Porque é tão frequente as vítimas demorarem muito tempo a libertarem-se dos agressores, a queixarem-se às autoridades? Que mecanismo psicológico se passa aqui?
Há uma dependência de todos os tipos, da emocional à financeira.
E diria que a dependência de que fala é tal que, com frequência, não consegue convencê-las a apresentar queixa?
Felizmente, consigo. Existem vítimas com muita dependência emocional, a quem consigo arranjar ajuda psicológica, e outras a quem ajudo com advogados, em termos processuais. Depois existe tudo o resto, para recomeçar de novo. Nisso, claro, não consigo ajudar todas. Ainda assim, já ajudei a divulgar casos, para se conseguir casas, bens, alimentos. Ou só alguém com quem falar. Nos casos de violação, dou igual apoio e muita força às vítimas, sobretudo quando estão a meio de um processo judicial. Falo com elas. No abuso sexual de menores já é mais complicado, mas proporciono o mesmo tipo de ajudas, por exemplo, a pais destroçados, quando os abusadores beneficiam de penas suspensas.
Acha que, na maior parte dos casos, os filhos da violência doméstica têm o apoio psicológico e emocional de que precisam, para não serem, eles próprios, replicadores do ciclo disfuncional?
Não creio. Não creio mesmo que tenham. E é-lhes tão necessário esse apoio…
Que explicações consegue encontrar para o fenómeno do aumento da violência no namoro – física e psicológica?
Estamos a viver tempos estranhos, de um ódio gratuito e aberto em direção às mulheres, como forma de demonstração de poder e de satisfação. Temos na internet influencers a “ensinar” como se odeia uma mulher, em direto, para numerosos jovens e crianças que os veem. Tem de se combater e responsabilizar estes influencers, que na verdade são apenas uma data de jovens com a mente perigosamente enviesada. Temos também de os reeducar, porque, como se vê, está a ocorrer um retrocesso mental de jovens adultos no que diz respeito à sua perceção dos direitos das mulheres.
Notícias recentes dão conta de grupos de WhatsApp criados por homens que partilham com conhecidos e desconhecidos fotos em que as suas namoradas ou mulheres estão nuas. Supõe-se que já não se pode falar aqui em sentimento de posse. Do que se trata, então?
Não deixa de ser posse, partilhada com outros homens. Que também detêm a posse dos corpos que partilham.
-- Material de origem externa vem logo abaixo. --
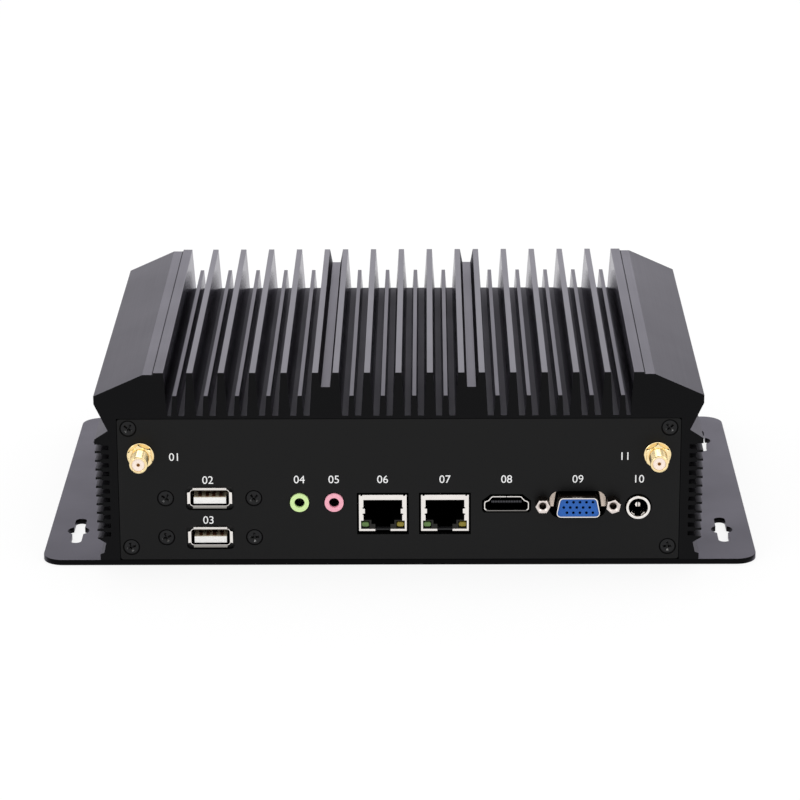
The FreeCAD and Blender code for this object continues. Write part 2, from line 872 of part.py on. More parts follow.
def end_panel(face, label, tools):
    """A flat panel that lies flush in the milled end of the case, with its screws."""
    half = d.panel_width / 2
    sheet_metal = face.block(-half, half, 0, SKIN, deck + d.panel_bottom_height, deck + d.panel_top_height)
    panel = rounded(sheet_metal, d.panel_corner, lengthwise, "Panel")
    for x, z in panel_screw_places:
        tools.append(countersink((x, face.at(0), z), face.turn_in, BEHIND_SKIN))
    node(label, cut(panel, tools, "Panel"))
    screws = [countersunk_screw((x, face.at(0), z), face.turn_in, d.panel_screw_length)
              for x, z in panel_screw_places]
    node(f"{label}_screws", group(screws))


# ---------------------------------------------------------------- mainboard and what it carries

cards = [(d.storage_x, d.storage_inset, d.storage_length),
         (d.wireless_x, d.wireless_inset, d.wireless_length)]


def mainboard():
    """The board, the posts that hang it from the ceiling, and their screws."""
    board = box((board_left, board_front, board_under), (board_right, board_back, board_over))
    holes = [rod((x, y, board_under - d.cutter_spare), UP, shank_bore, d.board_thickness + 2 * d.cutter_spare)
             for x, y in board_post_places]
    stubs = [rod((x + length - d.card_stub_diameter / 2, front + inset + d.card_width / 2,
                  board_under - d.card_drop), UP, d.card_stub_diameter, d.card_drop)
             for x, inset, length in cards]
    node("motherboard", joined([cut(board, holes)] + stubs))
    posts, screws = [], []
    for x, y in board_post_places:
        post = hexagon((x, y, board_over), UP, d.post_across_flats, ceiling - board_over)
        stud = rod((x, y, ceiling), UP, d.screw_shank_diameter, d.post_stud_rise)
        bore = rod((x, y, board_over), UP, shank_bore, d.post_screw_length)
        posts.append(cut(joined([post, stud]), [bore], "Post"))
        screws.append(pan_screw((x, y, board_under), UP, d.post_screw_length))
    node("board_posts", group(posts))
    node("board_screws", group(screws))


def processor_and_heat_block():
    """The processor, its thermal pad, and the block that carries its heat to the ceiling."""
    half = d.processor_side / 2
    x, y = d.processor_x, front + d.processor_inset
    pad_low = board_over + d.processor_thickness
    node("processor", box((x - half, y - half, board_over), (x + half, y + half, pad_low)))
    node("thermal_pad", box((x - half, y - half, pad_low), (x + half, y + half, block_low)))
    block = box((block_left, block_front, block_low),
                (block_left + d.heat_block_width, block_front + d.heat_block_depth, ceiling))
    seat = block_low + d.heat_screw_bore_depth
    tools, screws = [], []
    for hole_x, hole_y in heat_screw_places:
        tools.append(rod((hole_x, hole_y, block_low), UP, d.heat_screw_bore, d.heat_screw_bore_depth))
        tools.append(rod((hole_x, hole_y, block_low), UP, shank_bore, ceiling - block_low))
        screws.append(pan_screw((hole_x, hole_y, seat), UP, ceiling - seat + d.heat_screw_bite))
    node("heat_block", cut(block, tools, "HeatBlock"))
    node("heat_block_screws", group(screws))


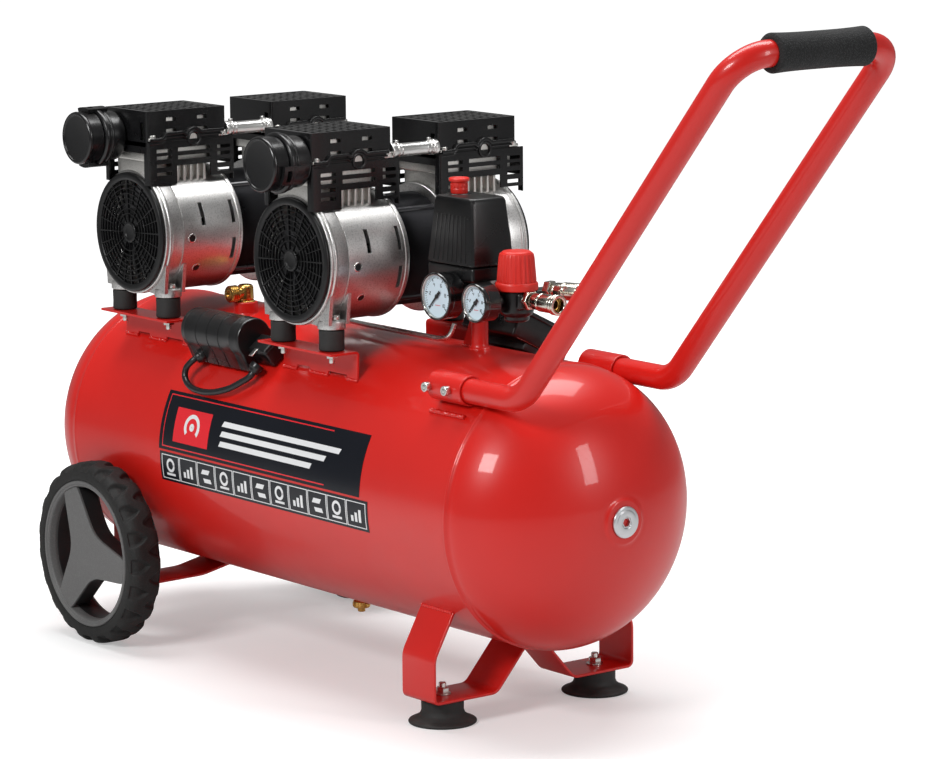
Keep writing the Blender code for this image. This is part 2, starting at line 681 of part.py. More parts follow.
def check_valve():
    """Brass non-return valve on a red boss, with its capped side branch towards -Y."""
    x, y = VALVE_AT
    base = TANK_Z + math.sqrt(TANK_R ** 2 - (abs(y) - 13) ** 2) + 0.3
    profile = [(0, 388), (8, 388), (9, 386), (9, 372), (11.5, 371), (11.5, base), (0, base)]
    valve = lathe("check_valve", profile, (x, y, 0), "+z", "brass", steps=16)
    branch = [(0, 22), (9.2, 22), (9.2, 12), (6.5, 11), (6.5, 0), (0, 0)]
    combine(valve, "UNION", lathe("valve_branch", branch, (x, y, 379), "-y", steps=16))


def capacitor_section():
    """Section of the capacitor case: round on top, with a flat base along the tank's shoulder."""
    y, z = CAPACITOR_AT
    slope = math.degrees(math.atan2(z - TANK_Z, y))
    top = arc((y, z), CAPACITOR_R, slope - 100, slope + 100, 10)
    tangent = math.radians(slope + 90)
    away = Vector((math.cos(math.radians(slope)), math.sin(math.radians(slope))))
    across = Vector((math.cos(tangent), math.sin(tangent)))
    foot = Vector((0, TANK_Z)) + away * (TANK_R + 0.6)
    return top + [tuple(foot + across * 26), tuple(foot - across * 26)]


def shoulder_box(name, x_range, tilt, half_width, heights, finish=None, bevel=0.0):
    """A box that sits square on the tank's shoulder, at an angle from the tank's top."""
    turn = Matrix.Rotation(math.radians(-tilt), 4, "X")
    lean = math.radians(tilt)
    away = Vector((0, math.sin(lean), math.cos(lean)))
    centre = Vector((0, 0, TANK_Z)) + away * (TANK_R + (heights[0] + heights[1]) / 2)
    centre.x = (x_range[0] + x_range[1]) / 2
    half = Vector(((x_range[1] - x_range[0]) / 2, half_width, (heights[1] - heights[0]) / 2))
    return box(name, centre - half, centre + half, finish, bevel=bevel, turn=turn)


def capacitor_case():
    """Capacitor case on the near shoulder, with the lead's connector at its front end."""
    low, high = CAPACITOR_X
    case = flat_outline("capacitor_case", [capacitor_section()], "x", low, high, "black_plastic")
    combine(case, "UNION", shoulder_box("connector", CONNECTOR_X, -38.0, 12.0, (1.5, 24.0)))


def terminal_box():
    """Electrical box on the tank's far shoulder, held off the tank by a narrower foot."""
    case = shoulder_box("terminal_box", TERMINAL_X, TERMINAL_TILT, 38.5, (9.0, 41.0),
                        "black_plastic", 2.5)
    low, high = TERMINAL_X
    foot = shoulder_box("terminal_foot", (low + 12, high - 4), TERMINAL_TILT, 16.0, (1.4, 12.0))
    combine(case, "UNION", foot)


def capacitor_lead():
    """Short lead from the capacitor case, down over the tank and back up to its connector."""
    route = [(-125, -115.6, 323), (-128, -123, 319), (-134, -128, 310), (-131, -131, 299),
             (-113, -134, 292), (-84, -134, 291.5), (-56, -130, 298), (-37, -123, 308),
             (-29, -119, 314), (-27, -113.5, 322)]
    tube("capacitor_lead", smooth_route(route, 2), LEAD_R, "black_rubber", resolution=2)


def smooth_route(points, steps):
    """Catmull-Rom curve through hand-placed points."""
    points = [Vector(point) for point in points]
    padded = [points[0] * 2 - points[1]] + points + [points[-1] * 2 - points[-2]]
    route = []
    for a, b, c, d in zip(padded, padded[1:], padded[2:], padded[3:]):
        for i in range(steps):
            t = i / steps
            route.append(b + (c - a) * t / 2 + (a * 2 - b * 5 + c * 4 - d) * t * t / 2
                         + (b * 3 - a - c * 3 + d) * t ** 3 / 2)
    return route + [points[-1]]


def build():
    tank()
    plug()
    drain_tap()
    front_strap()
    wheel_strap()
    feet()
    wheel("wheel_near", -1)
    wheel("wheel_far", 1)
    handle()
    for unit in UNIT_X:
        for end in SIDES:
            crankcase(unit, end)
            grille(unit, end)
            head(unit, end)
            buffers_and_bracket(unit, end)
        stator(unit)
        rotor(unit)
        intake_filter(unit)
        transfer_pipe(unit)
    outlet_riser()
    manifold()
    switch()
    for name in GAUGES:
        gauge(name)
    regulator_knob()
    for name in COUPLINGS:
        coupling_sleeve(name)
    check_valve()
    capacitor_case()
    terminal_box()
    capacitor_lead()


clear_scene()
PARTS = collection("air_compressor")
CUTTERS = collection("cutters")
ROOT = axis_empty("machine", (TANK_X, 0, 0))
build()
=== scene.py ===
"""Looks of a twin-motor oil-free air compressor on a wheeled red tank.

Every piece is worked out in millimetres from the tank's middle, with z from the floor,
+x towards the handle and -y towards the gauges, and is moved into the frame when it is made.
"""

import logging
import math
from dataclasses import dataclass, field
from enum import Enum
from typing import Callable, Iterable, Sequence

import bmesh
import bpy
import numpy as np
from mathutils import Matrix, Vector

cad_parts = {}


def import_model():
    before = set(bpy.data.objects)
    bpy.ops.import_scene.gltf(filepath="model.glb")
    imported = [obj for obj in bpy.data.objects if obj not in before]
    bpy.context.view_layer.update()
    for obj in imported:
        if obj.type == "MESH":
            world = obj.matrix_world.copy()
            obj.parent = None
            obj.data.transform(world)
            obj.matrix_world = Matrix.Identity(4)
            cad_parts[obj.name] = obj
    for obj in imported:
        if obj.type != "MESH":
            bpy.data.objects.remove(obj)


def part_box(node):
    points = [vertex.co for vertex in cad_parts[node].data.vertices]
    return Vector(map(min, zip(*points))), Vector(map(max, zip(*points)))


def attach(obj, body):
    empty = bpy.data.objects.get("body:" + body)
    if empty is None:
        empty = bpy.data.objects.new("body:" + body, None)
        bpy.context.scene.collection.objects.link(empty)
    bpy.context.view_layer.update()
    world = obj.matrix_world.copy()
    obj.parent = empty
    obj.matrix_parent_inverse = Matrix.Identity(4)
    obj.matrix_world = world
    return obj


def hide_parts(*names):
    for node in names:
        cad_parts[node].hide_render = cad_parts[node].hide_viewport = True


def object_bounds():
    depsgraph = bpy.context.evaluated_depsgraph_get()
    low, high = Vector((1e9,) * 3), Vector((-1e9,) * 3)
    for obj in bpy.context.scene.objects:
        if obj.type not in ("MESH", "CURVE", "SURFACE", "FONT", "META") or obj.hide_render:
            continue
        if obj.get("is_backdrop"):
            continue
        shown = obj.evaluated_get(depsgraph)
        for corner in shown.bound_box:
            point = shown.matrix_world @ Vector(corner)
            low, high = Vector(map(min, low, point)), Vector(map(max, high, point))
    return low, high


LOG = logging.getLogger("compressor")
MM = 0.001
Point = Sequence[float]


class Axis(Enum):
    """Directions that turned pieces point along."""

    X = (1.0, 0.0, 0.0)
    Y = (0.0, 1.0, 0.0)
    Z = (0.0, 0.0, 1.0)
    BACK = (-1.0, 0.0, 0.0)
    NEAR = (0.0, -1.0, 0.0)
    DOWN = (0.0, 0.0, -1.0)


class End(Enum):
    """The two sides of the machine: the gauges are on the near one."""

    NEAR = -1
    FAR = 1

    @property
    def label(self) -> str:
        """The word used in the names of nodes."""
        return self.name.lower()


# ---------------------------------------------------------------- arrays into meshes

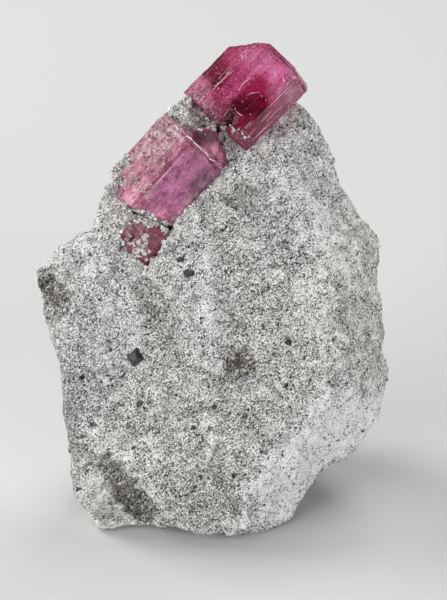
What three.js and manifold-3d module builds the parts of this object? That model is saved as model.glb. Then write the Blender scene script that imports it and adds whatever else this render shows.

A única diferença, aqui, é a de que fica à vista a tremenda dimensão da degradação e da perversão que estes grupos mostram. E é preciso acrescentar os pedófilos: sabe-se que existem cerca de 500 mil diariamente ativos nas plataformas sociais. Contra tudo isto, a ação de quem nos representa e protege tem de ser imediata.
Diria que as redes sociais vieram mostrar uma realidade que estava dissimulada?
Sim. Estão a mostrar o que estava escondido.
Há a perceção de que, entre nós, as associações de defesa dos direitos das mulheres trabalham mais em comunicados para enviar às redações dos meios de comunicação social do que na organização e na promoção de manifestações de protesto na rua. Estes movimentos, em Portugal, estão a precisar de renovação, de rejuvenescimento?
O que sei é que não se consegue hoje fazer em Portugal uma manifestação em defesa dos direitos das mulheres e das crianças com 30 mil ou 40 mil pessoas na rua. Não basta falar, apoiar, tem de se estar lá em todos os momentos. As mulheres que se preocupam com o seu futuro têm de fazer notar a sua presença. É um dever de todos, homens incluídos.
No seu trabalho, como pintora, o tema da violência contra as mulheres também se tornou predominante?
Sim. Para mim, não pode existir obra sem causa humana.